───── Data block ─────

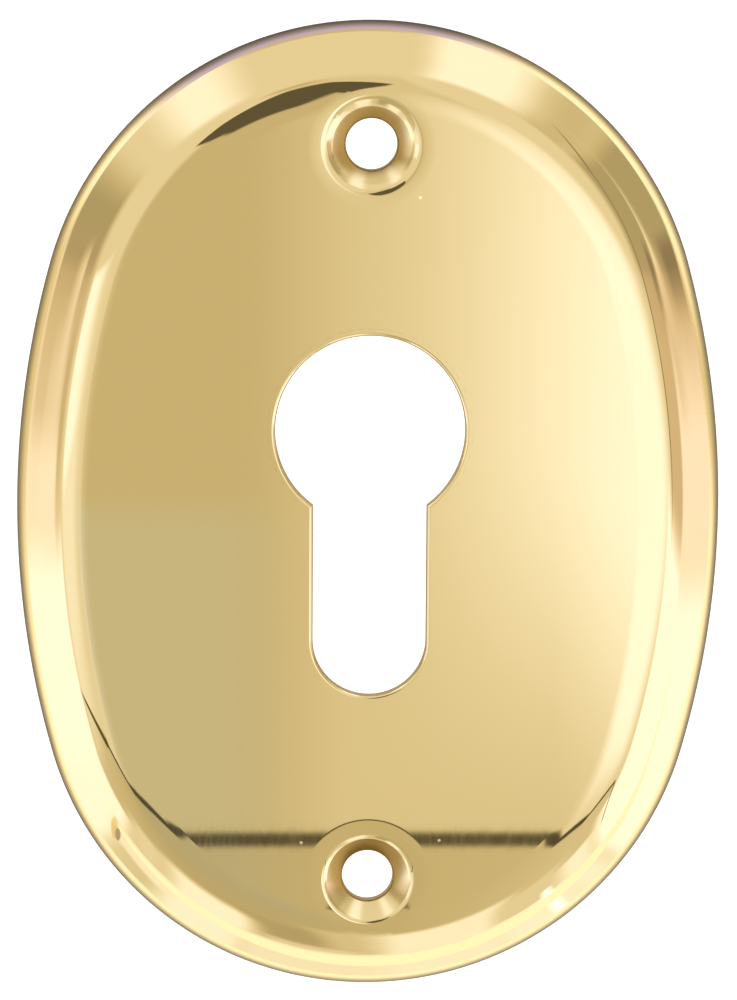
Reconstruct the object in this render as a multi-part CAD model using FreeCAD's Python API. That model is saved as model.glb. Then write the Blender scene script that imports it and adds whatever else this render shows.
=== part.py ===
import FreeCAD, Part
import math
import os

# Oval keyhole escutcheon pressed from brass sheet, in millimetres.
# The plate lies with its rim on the door plane at z = 0 and its face towards +Z.
# +Y points to the round end of the keyhole and the origin is the centre of the oval.

# Oval outline: two flat side arcs and two tighter end arcs, tangent where they meet.
plate_length = 90.4
plate_width = 65.0
side_radius = 85.0

# Sheet and overall height of the pressing.
sheet = 1.0
height = 4.75

# Rim section, drawn as straight lines with rounded bends: out of the foot, over the lip, up the
# hollow flare and over the shoulder to the face. "in" is measured from the outline towards the
# middle, "up" from the door plane and "drop" down from the face.
lip_in = 0.35
lip_up = 1.3
lip_radius = 3.0
flare_in = 2.6
flare_drop = 1.8
shoulder_in = 4.62
shoulder_radius = 4.9

# Screw seats: dimples pressed down from the face for countersunk screws.
screw_from_end = 11.1
screw_hole = 4.7
seat_diameter = 8.2
seat_angle = 90.0
seat_roll = 1.2
seat_wall = 0.85

# Profile cylinder that passes through the keyhole, and the play around it.
barrel_diameter = 17.0
cylinder_width = 10.0
cylinder_height = 33.0
cylinder_play = 0.2
barrel_above_centre = 8.0
keyhole_break = 0.3

# How far a cutting tool runs past the metal it cuts, how near counts as touching, and the
# largest share of a straight side that one rounding may take up.
overshoot = 1.0
contact = 1e-4
largest_share = 0.9

# Worked out from the dimensions above.
half_length = plate_length / 2
half_width = plate_width / 2
end_radius = (2 * half_width * side_radius - half_width**2 - half_length**2) / (
    2 * (side_radius - half_length)
)
side_centre = half_width - side_radius
end_centre = half_length - end_radius
side_half_angle = math.degrees(math.atan2(end_centre, -side_centre))
lip_slope = math.atan2(lip_up, lip_in)
screw_offset = half_length - screw_from_end
seat_slope = math.radians(90 - seat_angle / 2)
barrel_radius = barrel_diameter / 2 + cylinder_play
slot_radius = cylinder_width / 2 + cylinder_play
slot_end = barrel_above_centre - (cylinder_height - barrel_diameter / 2 - cylinder_width / 2)

UP = FreeCAD.Vector(0, 0, 1)
ORIGIN = FreeCAD.Vector(0, 0, 0)


def direction(start, end):
    """Unit vector from start to end, as x and z."""
    length = math.dist(start[:2], end[:2])
    return (end[0] - start[0]) / length, (end[1] - start[1]) / length


def turn_at(before, corner, after):
    """Angle that a line through three points turns by, positive to the left."""
    ax, az = direction(before, corner)
    bx, bz = direction(corner, after)
    return math.atan2(ax * bz - az * bx, ax * bx + az * bz)


def reach_of(radius, before, corner, after, room):
    """How far a rounding of radius reaches along both sides of its corner, at most room."""
    return min(radius * math.tan(abs(turn_at(before, corner, after)) / 2), room)


def parallel(line, distance):
    """The same line moved square to itself by distance to its right."""
    moved = []
    last = len(line) - 1
    for i, (x, z) in enumerate(line):
        ax, az = direction(line[max(i - 1, 0)], line[max(i, 1)])
        bx, bz = direction(line[min(i, last - 1)], line[min(i + 1, last)])
        scale = distance / (1 + ax * bx + az * bz)
        moved.append((x + (az + bz) * scale, z - (ax + bx) * scale))
    return moved


def rim_section():
    """Closed section of the rim as (in, up, reach) corners, and where its flat end lies."""
    foot = (0.0, 0.0)
    lip = (lip_in, lip_up)
    flare = (flare_in, height - flare_drop)
    shoulder = (shoulder_in, height)
    field_in = shoulder_in + shoulder_radius
    line = [foot, lip, flare, shoulder, (field_in, height)]
    upper_side = math.dist(flare, shoulder)
    shoulder_reach = reach_of(shoulder_radius, *line[2:5], largest_share * upper_side)
    flare_reach = upper_side - shoulder_reach
    lip_reach = reach_of(lip_radius, *line[0:3], largest_share * math.dist(foot, lip))
    # The underside runs parallel a sheet's thickness below, and only the deep bend under the
    # shoulder is rounded there.
    _, lip_in_below, flare_below, shoulder_below, end_below = parallel(line, sheet)
    foot_below = (sheet / math.sin(lip_slope), 0.0)
    inner_radius = max(shoulder_radius - sheet, 0.0)
    reach_below = reach_of(inner_radius, flare_below, shoulder_below, end_below, shoulder_reach)
    corners = [
        (*foot, 0.0),
        (*lip, lip_reach),
        (*flare, flare_reach),
        (*shoulder, shoulder_reach),
        (*line[4], 0.0),
        (*end_below, 0.0),
        (*shoulder_below, reach_below),
        (*flare_below, 0.0),
        (*lip_in_below, 0.0),
        (*foot_below, 0.0),
    ]
    return corners, field_in


def section_face(corners):
    """Face in the XZ plane from (x, z, reach) corners, each rounded from reach before it to reach after."""
    ends = []
    count = len(corners)
    for i, (x, z, reach) in enumerate(corners):
        corner = FreeCAD.Vector(x, 0, z)
        if reach < contact:
            ends.append((corner, None, corner))
            continue
        before = corners[i - 1]
        after = corners[(i + 1) % count]
        ax, az = direction(corners[i], before)
        bx, bz = direction(corners[i], after)
        radius = reach / math.tan(abs(turn_at(before, corners[i], after)) / 2)
        bisector = FreeCAD.Vector(ax + bx, 0, az + bz).normalize()
        middle = corner + bisector * (math.hypot(radius, reach) - radius)
        first = corner + FreeCAD.Vector(ax, 0, az) * reach
        last = corner + FreeCAD.Vector(bx, 0, bz) * reach
        ends.append((first, middle, last))
    edges = []
    for i, (first, middle, last) in enumerate(ends):
        if middle is not None:
            edges.append(Part.Arc(first, middle, last).toShape())
        following = ends[(i + 1) % count][0]
        if last.distanceToPoint(following) > contact:
            edges.append(Part.LineSegment(last, following).toShape())
    return Part.Face(Part.Wire(edges))


def oval_arcs():
    """The four arcs of the outline: centre x, centre y, radius, start angle and sweep."""
    side = 2 * side_half_angle
    end = 180 - side
    return (
        (side_centre, 0.0, side_radius, -side / 2, side),
        (0.0, end_centre, end_radius, side / 2, end),
        (-side_centre, 0.0, side_radius, 180 - side / 2, side),
        (0.0, -end_centre, end_radius, 180 + side / 2, end),
    )


def flat_field(inset):
    """The flat middle of the plate, inside the outline moved in by inset."""
    edges = []
    for x, y, radius, start, sweep in oval_arcs():
        centre = FreeCAD.Vector(x, y, height - sheet)
        circle = Part.Circle(centre, UP, radius - inset)
        edges.append(circle.toShape(math.radians(start), math.radians(start + sweep)))
    return Part.Face(Part.Wire(edges)).extrude(UP * sheet)


def dished_blank():
    """The pressed oval before it is pierced: rim and flat field in one sheet."""
    section, field_in = rim_section()
    rim = []
    for x, y, radius, start, sweep in oval_arcs():
        face = section_face([(radius - inset, up, reach) for inset, up, reach in section])
        face.rotate(ORIGIN, UP, start)
        arc = face.revolve(ORIGIN, UP, sweep)
        arc.translate(FreeCAD.Vector(x, y, 0))
        rim.append(arc)
    return flat_field(field_in).fuse(rim).removeSplitter()


def cone(top_radius, top, bottom):
    """Solid cone with the seat's slope, between two heights, of top_radius at the face."""
    at_top = top_radius + (top - height) / math.tan(seat_slope)
    at_bottom = top_radius + (bottom - height) / math.tan(seat_slope)
    return Part.makeCone(at_bottom, at_top, top - bottom, FreeCAD.Vector(0, 0, bottom))


def touching(shape, tool, low, high):
    """Edges of shape between two heights that lie against the tool that made them."""
    found = []
    for edge in shape.Edges:
        box = edge.BoundBox
        if low < box.ZMin and box.ZMax < high and edge.distToShape(tool)[0] < contact:
            found.append(edge)
    return found


def with_screw_seats(plate):
    """Both conical dimples pressed down into the field, each with its screw hole."""
    seat_radius = seat_diameter / 2
    hole_radius = screw_hole / 2
    hole_top = height - (seat_radius - hole_radius) * math.tan(seat_slope)
    hole_foot = hole_top - seat_wall
    boss = cone(seat_radius + sheet / math.sin(seat_slope), height - sheet / 2, hole_foot)
    recess = cone(seat_radius, height + overshoot, hole_top)
    drill = Part.makeCylinder(hole_radius, height, FreeCAD.Vector(0, 0, hole_foot - overshoot))
    places = [FreeCAD.Vector(0, screw_offset, 0), FreeCAD.Vector(0, -screw_offset, 0)]
    recesses = [recess.translated(place) for place in places]
    plate = plate.fuse([boss.translated(place) for place in places])
    plate = plate.cut(recesses + [drill.translated(place) for place in places]).removeSplitter()
    for recess in recesses:
        rim = touching(plate, recess, height - sheet / 2, height + overshoot)
        plate = plate.makeFillet(seat_roll, rim)
    return plate


def keyhole_punch():
    """Punch of the profile cylinder's shape: a round barrel above a straight slot with a round end."""
    foot = height - sheet - overshoot
    reach = sheet + 2 * overshoot
    barrel = Part.makeCylinder(barrel_radius, reach, FreeCAD.Vector(0, barrel_above_centre, foot))
    end = Part.makeCylinder(slot_radius, reach, FreeCAD.Vector(0, slot_end, foot))
    corner = FreeCAD.Vector(-slot_radius, slot_end, foot)
    slot = Part.makeBox(2 * slot_radius, barrel_above_centre - slot_end, reach, corner)
    return barrel.fuse([slot, end]).removeSplitter()


def with_keyhole(plate):
    """Keyhole punched through the field, its upper edge broken all round."""
    punch = keyhole_punch()
    plate = plate.cut(punch)
    return plate.makeChamfer(keyhole_break, touching(plate, punch, height - contact, height + contact))


def escutcheon_plate():
    """The finished pressing as one solid."""
    return with_keyhole(with_screw_seats(dished_blank())).Solids[0]


os.makedirs("parts", exist_ok=True)
escutcheon_plate().exportStep("parts/escutcheon_plate.step")
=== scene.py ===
import bisect
import math

import bpy
from mathutils import Matrix, Vector
from mathutils.geometry import delaunay_2d_cdt

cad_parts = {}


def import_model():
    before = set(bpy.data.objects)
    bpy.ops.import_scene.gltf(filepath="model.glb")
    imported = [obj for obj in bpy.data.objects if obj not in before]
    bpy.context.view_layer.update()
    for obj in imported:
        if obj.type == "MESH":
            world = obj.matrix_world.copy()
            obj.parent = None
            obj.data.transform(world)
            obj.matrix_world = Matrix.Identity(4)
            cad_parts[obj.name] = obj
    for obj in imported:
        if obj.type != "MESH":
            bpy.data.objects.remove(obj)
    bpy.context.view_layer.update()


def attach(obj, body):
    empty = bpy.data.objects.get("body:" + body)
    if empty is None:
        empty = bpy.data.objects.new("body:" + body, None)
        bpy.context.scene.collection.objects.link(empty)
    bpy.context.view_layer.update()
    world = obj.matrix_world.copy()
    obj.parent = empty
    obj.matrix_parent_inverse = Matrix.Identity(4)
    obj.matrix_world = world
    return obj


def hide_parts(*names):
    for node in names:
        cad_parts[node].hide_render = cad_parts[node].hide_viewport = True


# Keyhole escutcheon pressed from brass sheet. The plate is laid out in millimetres, as in the
# CAD model, and turned into metres when its mesh is made.
MM = 0.001

plate_length = 90.4
plate_width = 65.0
side_radius = 85.0
height = 4.75
sheet = 1.0

# Rim section as (in, up, rounding) corners: foot, lip, flare, shoulder, crown and field.
rim_corners = (
    (0.0, 0.0, 0.0),
    (0.35, 1.3, 3.0),
    (2.6, 2.95, 16.5),
    (4.4, 4.55, 4.86),
    (6.9, 4.75, 22.0),
    (9.0, 4.75, 0.0),
)
rim_band = 5.6
around = 512

# Screw seats: distance from the middle, hole, cone with its rolled edge, and the faint toe where
# the face starts to fall. The upper seat has the softer roll.
screw_offset = 34.1
hole_radius = 2.35
throat_radius = 0.5
seat_radius = 4.02
seat_slope = 43.5
seat_rolls = {screw_offset: 1.7, -screw_offset: 0.85}
seat_foot = 2.6
toe_in = 5.15
toe_drop = 0.012
toe_radius = 60.0
seat_reach = 5.7
seat_band = 5.4
seat_around = 144
boss_radius = 4.1
boss_slope = 45.0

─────

_Task directions_
Both the line with "plate = plate.cut(punch)" and the line with "if empty is" belong in the answer; write them out exactly, with every line between.

_Result of this task_
    plate = plate.cut(punch)
    return plate.makeChamfer(keyhole_break, touching(plate, punch, height - contact, height + contact))


def escutcheon_plate():
    """The finished pressing as one solid."""
    return with_keyhole(with_screw_seats(dished_blank())).Solids[0]


os.makedirs("parts", exist_ok=True)
escutcheon_plate().exportStep("parts/escutcheon_plate.step")
=== scene.py ===
import bisect
import math

import bpy
from mathutils import Matrix, Vector
from mathutils.geometry import delaunay_2d_cdt

cad_parts = {}


def import_model():
    before = set(bpy.data.objects)
    bpy.ops.import_scene.gltf(filepath="model.glb")
    imported = [obj for obj in bpy.data.objects if obj not in before]
    bpy.context.view_layer.update()
    for obj in imported:
        if obj.type == "MESH":
            world = obj.matrix_world.copy()
            obj.parent = None
            obj.data.transform(world)
            obj.matrix_world = Matrix.Identity(4)
            cad_parts[obj.name] = obj
    for obj in imported:
        if obj.type != "MESH":
            bpy.data.objects.remove(obj)
    bpy.context.view_layer.update()


def attach(obj, body):
    empty = bpy.data.objects.get("body:" + body)
    if empty is None:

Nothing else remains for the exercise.